The Investigation: A Search for Truth in Ten Acts (also known as The Investigation: A Crime in Ten Acts) was a live reading of excerpts from the Mueller Report, performed at New York City's Riverside Church on June 24, 2019. Actors and readers included John Lithgow as President Donald Trump, Kevin Kline as Robert Mueller, Joel Grey as Jeff Sessions, Jason Alexander as Chris Christie, and Alfre Woodard as Hope Hicks. Also participating were Annette Bening, Mark Hamill, Wilson Cruz, Justin Long, Julia Louis-Dreyfus, Alyssa Milano, Ben McKenzie, Piper Perabo, Zachary Quinto, Michael Shannon, and Sigourney Weaver.

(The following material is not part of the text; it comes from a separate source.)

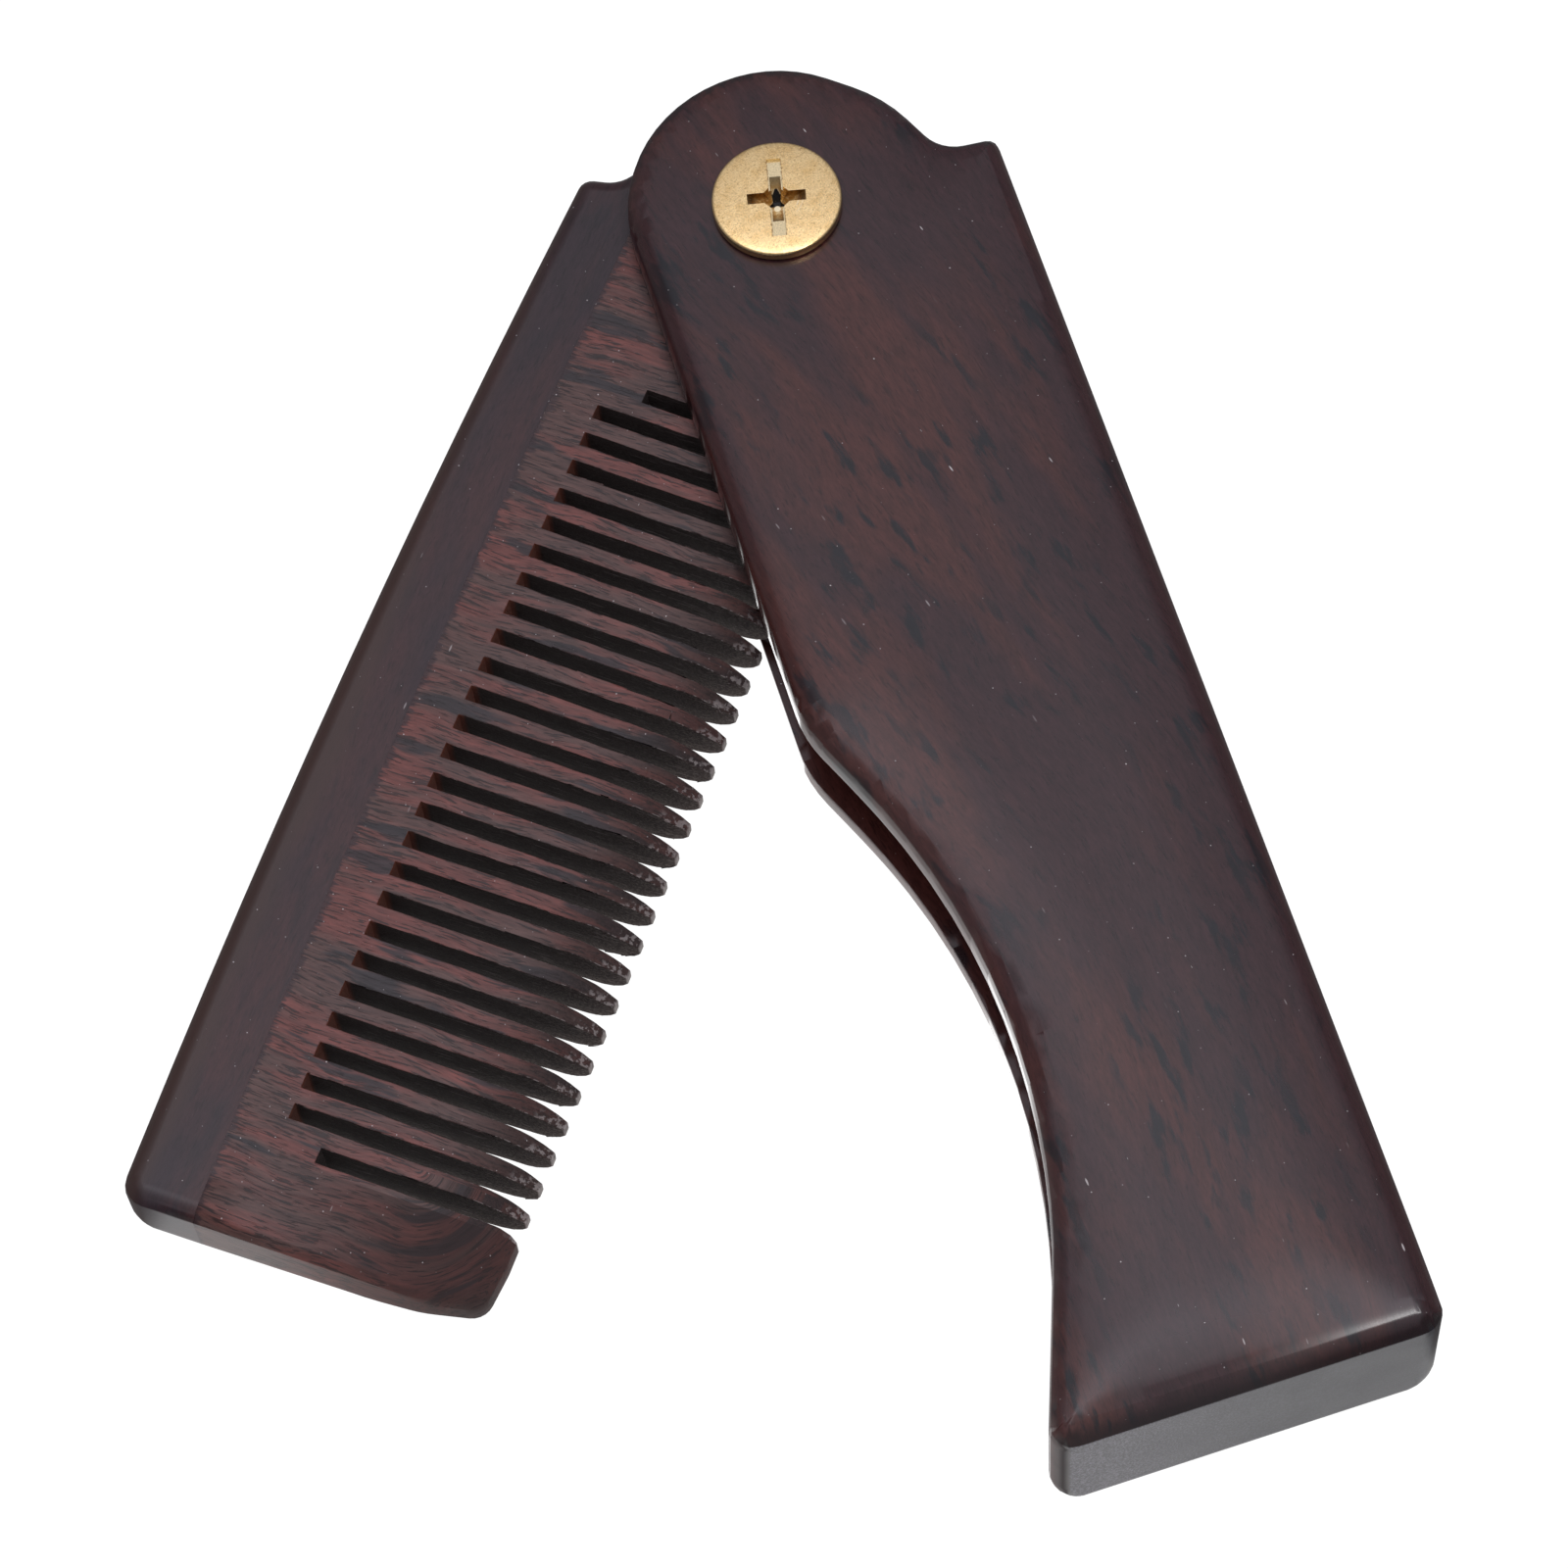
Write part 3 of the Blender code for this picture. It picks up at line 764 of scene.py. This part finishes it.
def arrisHighlightMask(tree, place, own, towardsTip):
    # a painted highlight on the eased front arrises of the teeth, in scattered places
    look = toothLook
    normal = axes(tree, place["Normal"])
    sideways = fade(tree, calc(tree, "ABSOLUTE", normal["Y"]), *look["arrisSideways"])
    paintedArrisHighlight = times(tree, sideways, fade(tree, normal["Z"], *look["arrisUp"]),
                  fade(tree, normal["Z"], *look["arrisNotFlat"]))
    share = timesPlus(tree, towardsTip, look["highlightTowardsTip"], look["highlightShare"])
    return times(tree, paintedArrisHighlight, times(tree, noiseAt(tree, own, look["highlightPlaces"]), share))


def toothMaterial():
    look = toothLook
    material, tree, shader, place = newMaterial("darkWoodTeeth")
    own = inMillimetres(tree, place, combTurn)
    at, grain = curvedGrain(tree, own)
    colour, boardHeight = boardColour(tree, grain)

    # painted shade: the eased edges are darkened towards red
    colour = lay(tree, colour, look["shadedEdgeRed"], leanOf(tree, place, *look["edgeLean"]), look["shadedEdgeShare"])
    onGuard = times(tree, calc(tree, "LESS_THAN", at["Y"], look["teethBottom"]),
                    fade(tree, at["X"], *look["guardBetween"]))
    colour = lay(tree, colour, look["guardDark"], onGuard, look["guardShare"])
    colour = mixColours(tree, glueMask(tree, own, at), colour, look["glueDark"])

    besideTeeth = inside(tree, at["Y"], look["teethBottom"], look["teethTop"])
    amongTeeth = times(tree, inside(tree, at["X"], look["rootLine"], look["tipLine"]), besideTeeth)
    sawn = times(tree, leanOf(tree, place, *look["wallLean"]), amongTeeth)
    towardsTip = times(tree, fade(tree, at["X"], *look["tipwards"]), besideTeeth)
    marks = noiseAt(tree, own, look["sawMarks"])
    speck = noiseAt(tree, own, look["sawSpecks"])
    # painted shade: the teeth grow darker, speckled brown towards their tips
    tipLight = timesPlus(tree, swing(tree, speck), look["tipSpeckle"], 1.0)
    tipShadeColour = scaled(tree, look["tipShadeBrown"], tipLight)
    colour = lay(tree, colour, tipShadeColour, towardsTip, look["tipShare"])
    colour = mixColours(tree, sawn, colour, sawnColour(tree, at, marks, speck, towardsTip))
    tip = fade(tree, at["X"], *look["tipPaleBetween"])
    colour = lay(tree, colour, look["tipPale"], tip, besideTeeth, look["tipPaleShare"])
    # painted highlight: pale lines on the front arrises, more of them towards the tips
    paintedArrisHighlight = arrisHighlightMask(tree, place, own, towardsTip)
    colour = lay(tree, colour, look["arrisHighlight"], paintedArrisHighlight, besideTeeth)
    colour = dusted(tree, colour, own, place, look)

    matt = times(tree, calc(tree, "MAXIMUM", towardsTip, onGuard), look["mattShare"])
    matt = calc(tree, "MAXIMUM", sawn, matt)
    roughness = timesPlus(tree, matt, look["mattRoughness"], look["roughness"])
    height = timesPlus(tree, times(tree, marks, sawn), look["sawRelief"], boardHeight)
    finishShader(tree, shader, look, colour, roughness, height)
    return material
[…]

The Investigation was written by Robert Schenkkan.

==Cast==
- Annette Bening as Narrator
- John Lithgow as President Donald Trump
- Kevin Kline as Robert S. Mueller III
- Jason Alexander as Chris Christie
- Wilson Cruz as Rob Porter
- Noah Emmerich as Steve Bannon/Felix Sater
- Gina Gershon as K. T. McFarland/Rick Gates
- Joel Grey as Jeff Sessions
- Mark Hamill as Himself
- Justin Long as James Comey
- Julia Louis-Dreyfus as Herself
- John Malkovich as Himself
- Ben McKenzie as Michael Flynn/Donald Trump Jr.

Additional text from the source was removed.